Manteca’s elected leaders don’t want to put the hard-to-find Weber’s BBQ out of business or other small businesses now populating the Manteca Industrial Park.

The City Council Tuesday suspended enforcement of Manteca’s off-site sign ordinance rules for 12 months for the city’s original business park to give staff time to devise guidelines reflecting the area’s “unique situation.” The regulations governing all other off-site signs elsewhere in the city will remain in effect.

Carissa Weber told the council they suffer more than a 50 percent loss in business when the city takes their off-site signs typically found along Industrial Park Drive.  She said it has gotten to the point where they may have to close their business that’s tucked deep in the business park at the corner of Mellon Avenue and Wetmore Street. She also noted the code enforcement officer just seizes the signs and has them destroyed costing the family owned business some $2,600 to date for the professionally produced A-frame signs.

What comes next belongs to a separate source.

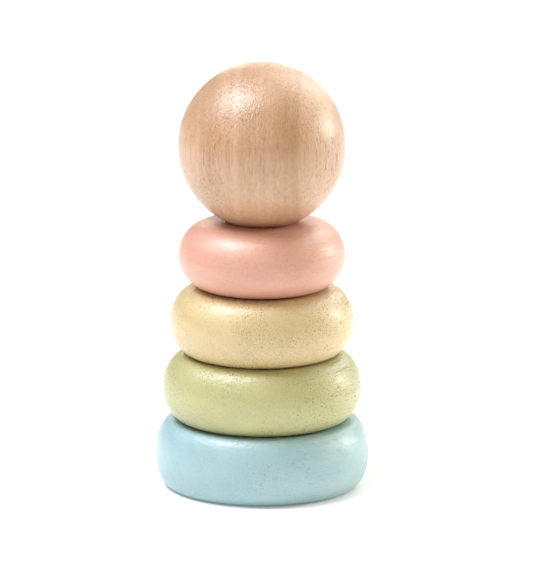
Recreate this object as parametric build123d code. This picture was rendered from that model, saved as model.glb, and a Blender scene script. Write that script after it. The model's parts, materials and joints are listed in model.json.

Ironically, it was the Weber’s sign back in 2011 that started the process rolling for new rules of off-site signs that the council adopted last year. And unlike in other cases where the city waits for a complaint to enforce sign rules, it took it upon itself to enforce them against Weber’s BBQ because the sign happened to be on the corner where the city was breaking ground for the new animal shelter. Similar signs for previous restaurants located where Weber’s BBQ is today stood on the corner of Wetmore and Main without the city removing them.

Community Development Director Fredric Clark indicated Tuesday the rules put in place do not work for the business park built in the late 1970s.

Clark said a backlog of planning applications that have state mandated processing deadlines has delayed staff devising workable solutions to present to the council.

In the mean time, Clark was worried that keeping the current sign rules in place would lead to closures of not just the restaurant but other service orientated firms effectively creating blight.

The city spent more than a year working with a citizens committee to devise the current sign rules that include off-site signs, pole banners, and “human” signs.